Set exercise:
Go through the material below and report how many lines contain "picture". Give only the number.

........

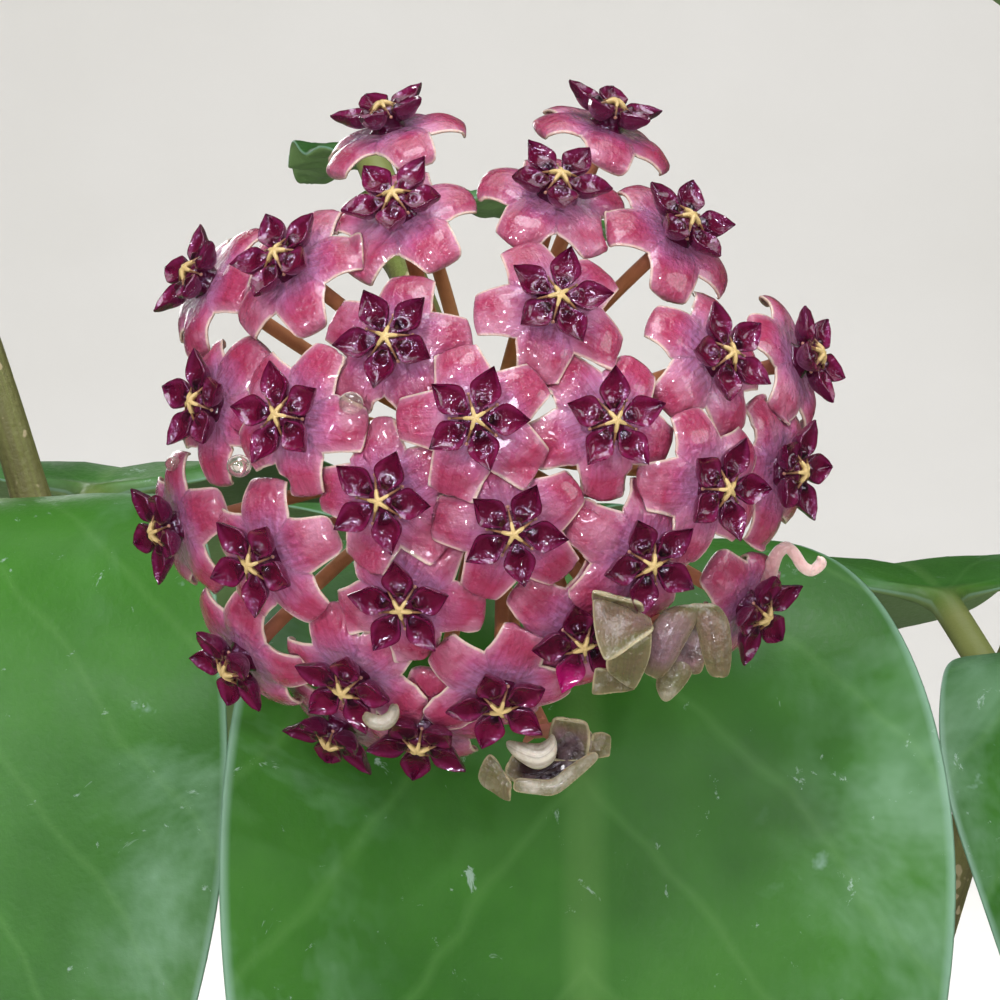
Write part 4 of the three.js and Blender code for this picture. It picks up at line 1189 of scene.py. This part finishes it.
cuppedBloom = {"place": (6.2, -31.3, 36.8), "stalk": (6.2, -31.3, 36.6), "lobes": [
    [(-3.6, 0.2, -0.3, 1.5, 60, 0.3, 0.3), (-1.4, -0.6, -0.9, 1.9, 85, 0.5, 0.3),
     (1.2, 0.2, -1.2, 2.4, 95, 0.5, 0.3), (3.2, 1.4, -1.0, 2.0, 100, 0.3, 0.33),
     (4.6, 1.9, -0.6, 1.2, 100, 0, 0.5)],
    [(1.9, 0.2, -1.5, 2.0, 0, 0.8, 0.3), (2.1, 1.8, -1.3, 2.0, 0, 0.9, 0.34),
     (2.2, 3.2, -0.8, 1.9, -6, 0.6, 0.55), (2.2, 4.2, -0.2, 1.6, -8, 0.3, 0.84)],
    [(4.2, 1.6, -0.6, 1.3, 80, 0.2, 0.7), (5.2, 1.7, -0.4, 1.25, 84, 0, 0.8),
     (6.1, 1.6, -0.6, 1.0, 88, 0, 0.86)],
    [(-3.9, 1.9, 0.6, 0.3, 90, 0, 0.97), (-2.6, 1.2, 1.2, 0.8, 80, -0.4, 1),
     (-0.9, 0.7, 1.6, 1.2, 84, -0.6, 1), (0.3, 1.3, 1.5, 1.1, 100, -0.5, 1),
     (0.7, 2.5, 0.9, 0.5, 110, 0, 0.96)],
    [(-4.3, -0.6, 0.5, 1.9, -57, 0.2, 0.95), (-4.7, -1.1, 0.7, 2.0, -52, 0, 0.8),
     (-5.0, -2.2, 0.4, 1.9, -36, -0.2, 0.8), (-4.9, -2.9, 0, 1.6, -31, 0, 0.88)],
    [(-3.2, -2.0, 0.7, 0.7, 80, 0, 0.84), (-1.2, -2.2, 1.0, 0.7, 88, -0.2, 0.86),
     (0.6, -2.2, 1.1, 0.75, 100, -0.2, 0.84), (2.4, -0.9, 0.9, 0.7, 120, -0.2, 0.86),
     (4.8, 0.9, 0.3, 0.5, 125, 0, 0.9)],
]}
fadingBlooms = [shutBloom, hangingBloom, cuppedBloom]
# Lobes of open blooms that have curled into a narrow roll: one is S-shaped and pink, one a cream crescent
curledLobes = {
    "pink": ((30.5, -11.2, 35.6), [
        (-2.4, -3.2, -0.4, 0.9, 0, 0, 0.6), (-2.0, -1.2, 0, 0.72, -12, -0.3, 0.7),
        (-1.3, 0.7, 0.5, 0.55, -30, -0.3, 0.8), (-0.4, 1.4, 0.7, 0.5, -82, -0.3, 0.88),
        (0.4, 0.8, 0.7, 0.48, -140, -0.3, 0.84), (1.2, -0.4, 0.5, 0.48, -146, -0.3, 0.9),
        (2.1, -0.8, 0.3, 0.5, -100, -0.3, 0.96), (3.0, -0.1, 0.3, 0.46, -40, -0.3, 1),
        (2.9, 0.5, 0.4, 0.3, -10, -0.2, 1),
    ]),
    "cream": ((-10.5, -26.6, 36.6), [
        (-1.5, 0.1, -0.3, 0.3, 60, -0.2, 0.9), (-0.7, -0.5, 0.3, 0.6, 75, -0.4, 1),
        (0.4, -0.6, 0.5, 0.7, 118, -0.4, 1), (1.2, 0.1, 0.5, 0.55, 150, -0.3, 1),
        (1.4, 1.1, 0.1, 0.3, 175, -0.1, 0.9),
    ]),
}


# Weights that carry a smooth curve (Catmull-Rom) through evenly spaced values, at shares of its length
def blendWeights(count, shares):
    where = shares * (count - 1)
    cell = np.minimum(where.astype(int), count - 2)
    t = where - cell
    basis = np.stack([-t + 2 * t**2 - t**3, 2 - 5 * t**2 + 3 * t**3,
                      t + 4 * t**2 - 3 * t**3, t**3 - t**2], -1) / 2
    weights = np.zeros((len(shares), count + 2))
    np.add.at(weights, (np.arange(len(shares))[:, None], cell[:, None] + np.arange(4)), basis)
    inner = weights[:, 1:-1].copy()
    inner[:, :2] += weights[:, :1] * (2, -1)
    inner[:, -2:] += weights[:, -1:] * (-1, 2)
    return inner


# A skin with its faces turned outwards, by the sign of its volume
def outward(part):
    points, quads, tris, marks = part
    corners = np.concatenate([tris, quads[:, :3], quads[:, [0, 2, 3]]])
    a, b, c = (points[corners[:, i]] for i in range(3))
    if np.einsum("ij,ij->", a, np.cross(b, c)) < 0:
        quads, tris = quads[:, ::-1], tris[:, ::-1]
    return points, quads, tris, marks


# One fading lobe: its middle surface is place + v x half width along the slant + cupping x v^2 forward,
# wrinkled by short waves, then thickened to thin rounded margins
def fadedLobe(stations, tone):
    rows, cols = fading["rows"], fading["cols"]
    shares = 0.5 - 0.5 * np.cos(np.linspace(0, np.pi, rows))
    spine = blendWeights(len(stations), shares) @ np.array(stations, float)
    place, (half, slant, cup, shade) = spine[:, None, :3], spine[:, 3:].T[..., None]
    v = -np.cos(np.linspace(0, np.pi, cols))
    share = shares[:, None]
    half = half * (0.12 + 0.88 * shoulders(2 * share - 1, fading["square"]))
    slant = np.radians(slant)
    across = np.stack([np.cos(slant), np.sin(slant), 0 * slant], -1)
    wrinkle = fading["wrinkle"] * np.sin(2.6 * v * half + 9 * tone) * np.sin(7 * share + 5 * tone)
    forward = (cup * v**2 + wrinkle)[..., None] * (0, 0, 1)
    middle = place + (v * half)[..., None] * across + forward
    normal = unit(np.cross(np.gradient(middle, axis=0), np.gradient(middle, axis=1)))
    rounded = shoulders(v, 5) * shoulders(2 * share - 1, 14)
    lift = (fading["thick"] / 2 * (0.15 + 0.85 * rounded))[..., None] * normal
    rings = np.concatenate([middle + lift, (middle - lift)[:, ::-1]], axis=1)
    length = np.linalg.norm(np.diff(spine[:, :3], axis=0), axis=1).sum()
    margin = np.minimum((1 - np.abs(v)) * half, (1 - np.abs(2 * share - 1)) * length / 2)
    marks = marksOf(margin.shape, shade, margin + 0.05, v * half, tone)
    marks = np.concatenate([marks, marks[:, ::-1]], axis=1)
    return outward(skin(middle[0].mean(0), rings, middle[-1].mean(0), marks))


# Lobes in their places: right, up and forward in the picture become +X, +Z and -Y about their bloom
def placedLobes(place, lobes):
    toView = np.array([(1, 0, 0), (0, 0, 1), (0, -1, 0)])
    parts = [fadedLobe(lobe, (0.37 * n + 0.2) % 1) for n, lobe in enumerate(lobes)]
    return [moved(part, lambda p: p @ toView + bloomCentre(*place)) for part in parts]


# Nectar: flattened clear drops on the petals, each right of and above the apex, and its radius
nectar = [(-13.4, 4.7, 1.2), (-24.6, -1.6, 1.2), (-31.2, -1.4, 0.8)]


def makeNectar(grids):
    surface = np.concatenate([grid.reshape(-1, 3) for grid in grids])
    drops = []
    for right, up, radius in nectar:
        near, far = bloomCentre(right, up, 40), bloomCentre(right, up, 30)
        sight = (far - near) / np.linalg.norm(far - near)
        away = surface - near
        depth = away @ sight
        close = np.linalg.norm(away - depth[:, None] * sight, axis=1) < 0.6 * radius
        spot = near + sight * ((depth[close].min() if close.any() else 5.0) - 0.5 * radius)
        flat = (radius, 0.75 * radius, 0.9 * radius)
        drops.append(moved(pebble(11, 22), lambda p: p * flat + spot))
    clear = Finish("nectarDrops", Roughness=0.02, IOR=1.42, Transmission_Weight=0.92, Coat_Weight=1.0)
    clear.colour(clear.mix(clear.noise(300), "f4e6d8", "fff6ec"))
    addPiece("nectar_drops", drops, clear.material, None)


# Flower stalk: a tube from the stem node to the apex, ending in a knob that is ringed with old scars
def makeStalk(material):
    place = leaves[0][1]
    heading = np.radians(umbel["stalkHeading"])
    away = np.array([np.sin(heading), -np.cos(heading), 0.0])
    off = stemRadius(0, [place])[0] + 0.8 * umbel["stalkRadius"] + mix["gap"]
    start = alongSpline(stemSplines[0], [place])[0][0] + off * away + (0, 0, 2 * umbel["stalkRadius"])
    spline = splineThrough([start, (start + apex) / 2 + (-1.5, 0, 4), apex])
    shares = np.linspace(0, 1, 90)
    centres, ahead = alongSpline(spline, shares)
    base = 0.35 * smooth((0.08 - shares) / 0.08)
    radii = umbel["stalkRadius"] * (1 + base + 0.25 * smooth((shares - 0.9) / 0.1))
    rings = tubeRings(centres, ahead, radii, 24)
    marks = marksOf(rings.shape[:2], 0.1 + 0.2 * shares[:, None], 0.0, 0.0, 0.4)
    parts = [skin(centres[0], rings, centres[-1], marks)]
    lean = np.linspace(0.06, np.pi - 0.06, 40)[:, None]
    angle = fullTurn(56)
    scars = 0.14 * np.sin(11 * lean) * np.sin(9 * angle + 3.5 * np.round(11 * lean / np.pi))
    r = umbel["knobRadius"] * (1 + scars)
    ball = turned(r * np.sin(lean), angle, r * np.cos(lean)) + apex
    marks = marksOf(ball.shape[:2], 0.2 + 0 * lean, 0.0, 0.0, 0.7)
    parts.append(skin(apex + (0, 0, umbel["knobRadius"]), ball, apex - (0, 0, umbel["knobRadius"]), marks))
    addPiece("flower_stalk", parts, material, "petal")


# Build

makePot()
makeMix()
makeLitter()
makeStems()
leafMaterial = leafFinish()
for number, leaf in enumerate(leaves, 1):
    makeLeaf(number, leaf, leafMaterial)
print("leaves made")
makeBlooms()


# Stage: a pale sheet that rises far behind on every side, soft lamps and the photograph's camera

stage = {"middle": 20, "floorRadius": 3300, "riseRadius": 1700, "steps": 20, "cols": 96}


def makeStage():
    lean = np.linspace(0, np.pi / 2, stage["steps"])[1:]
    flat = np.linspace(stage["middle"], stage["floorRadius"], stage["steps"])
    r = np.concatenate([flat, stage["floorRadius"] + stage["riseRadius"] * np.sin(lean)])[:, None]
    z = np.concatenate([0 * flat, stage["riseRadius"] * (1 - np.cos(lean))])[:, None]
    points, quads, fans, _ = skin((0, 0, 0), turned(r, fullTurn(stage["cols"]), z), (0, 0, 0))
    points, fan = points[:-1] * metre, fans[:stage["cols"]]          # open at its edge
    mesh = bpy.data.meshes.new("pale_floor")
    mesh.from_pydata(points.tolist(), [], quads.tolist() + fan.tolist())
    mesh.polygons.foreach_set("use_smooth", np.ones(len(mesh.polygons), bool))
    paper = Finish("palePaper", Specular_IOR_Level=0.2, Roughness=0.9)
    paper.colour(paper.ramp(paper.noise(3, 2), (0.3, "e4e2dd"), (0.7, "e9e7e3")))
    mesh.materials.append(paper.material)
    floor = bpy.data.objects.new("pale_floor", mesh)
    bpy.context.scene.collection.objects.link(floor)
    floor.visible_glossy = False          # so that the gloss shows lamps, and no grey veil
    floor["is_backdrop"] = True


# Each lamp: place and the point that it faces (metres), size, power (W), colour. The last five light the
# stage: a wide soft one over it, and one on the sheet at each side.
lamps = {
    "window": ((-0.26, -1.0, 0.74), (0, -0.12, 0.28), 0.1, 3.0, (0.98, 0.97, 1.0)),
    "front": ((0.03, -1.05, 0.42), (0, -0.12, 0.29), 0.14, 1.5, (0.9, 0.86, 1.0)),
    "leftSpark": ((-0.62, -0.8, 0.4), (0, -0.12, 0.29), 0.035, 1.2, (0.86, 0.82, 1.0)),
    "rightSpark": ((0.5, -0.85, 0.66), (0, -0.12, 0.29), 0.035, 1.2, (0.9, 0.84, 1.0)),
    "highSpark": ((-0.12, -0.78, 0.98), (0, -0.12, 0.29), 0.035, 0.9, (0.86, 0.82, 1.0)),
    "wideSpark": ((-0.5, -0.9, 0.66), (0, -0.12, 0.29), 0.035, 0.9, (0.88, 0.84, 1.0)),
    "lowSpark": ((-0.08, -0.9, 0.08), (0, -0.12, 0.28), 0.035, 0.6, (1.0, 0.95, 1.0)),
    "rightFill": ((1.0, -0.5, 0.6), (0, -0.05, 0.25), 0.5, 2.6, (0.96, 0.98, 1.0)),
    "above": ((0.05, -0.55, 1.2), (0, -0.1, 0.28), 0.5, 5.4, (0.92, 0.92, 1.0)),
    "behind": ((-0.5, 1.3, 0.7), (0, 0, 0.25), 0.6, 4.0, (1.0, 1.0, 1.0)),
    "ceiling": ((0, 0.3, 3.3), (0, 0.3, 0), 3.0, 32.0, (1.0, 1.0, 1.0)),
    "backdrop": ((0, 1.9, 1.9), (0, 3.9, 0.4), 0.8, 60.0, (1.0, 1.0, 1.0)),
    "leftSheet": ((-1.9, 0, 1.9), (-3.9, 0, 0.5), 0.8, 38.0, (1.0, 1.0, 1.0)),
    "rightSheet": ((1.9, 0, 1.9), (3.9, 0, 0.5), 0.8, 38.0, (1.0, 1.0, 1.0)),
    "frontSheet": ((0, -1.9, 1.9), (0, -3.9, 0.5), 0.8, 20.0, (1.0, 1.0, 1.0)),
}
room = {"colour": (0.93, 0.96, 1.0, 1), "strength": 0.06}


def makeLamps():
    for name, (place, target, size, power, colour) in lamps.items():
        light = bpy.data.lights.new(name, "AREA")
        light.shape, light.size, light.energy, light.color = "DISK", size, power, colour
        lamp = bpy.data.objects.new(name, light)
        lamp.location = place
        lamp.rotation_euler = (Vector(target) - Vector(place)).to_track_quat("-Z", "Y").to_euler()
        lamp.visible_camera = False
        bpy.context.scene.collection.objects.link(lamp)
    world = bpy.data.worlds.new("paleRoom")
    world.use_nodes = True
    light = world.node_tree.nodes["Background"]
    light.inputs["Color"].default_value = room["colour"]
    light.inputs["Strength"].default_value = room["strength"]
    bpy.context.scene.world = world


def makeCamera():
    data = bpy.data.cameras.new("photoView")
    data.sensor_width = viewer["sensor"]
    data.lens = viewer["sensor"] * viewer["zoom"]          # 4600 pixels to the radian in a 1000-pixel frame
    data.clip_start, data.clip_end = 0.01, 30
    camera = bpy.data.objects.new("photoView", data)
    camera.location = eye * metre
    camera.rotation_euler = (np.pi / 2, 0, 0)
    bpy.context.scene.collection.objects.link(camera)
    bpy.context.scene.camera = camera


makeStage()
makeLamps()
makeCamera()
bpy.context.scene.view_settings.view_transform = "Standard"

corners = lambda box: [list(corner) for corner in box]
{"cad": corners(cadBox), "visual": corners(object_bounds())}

........

Result for this exercise:
2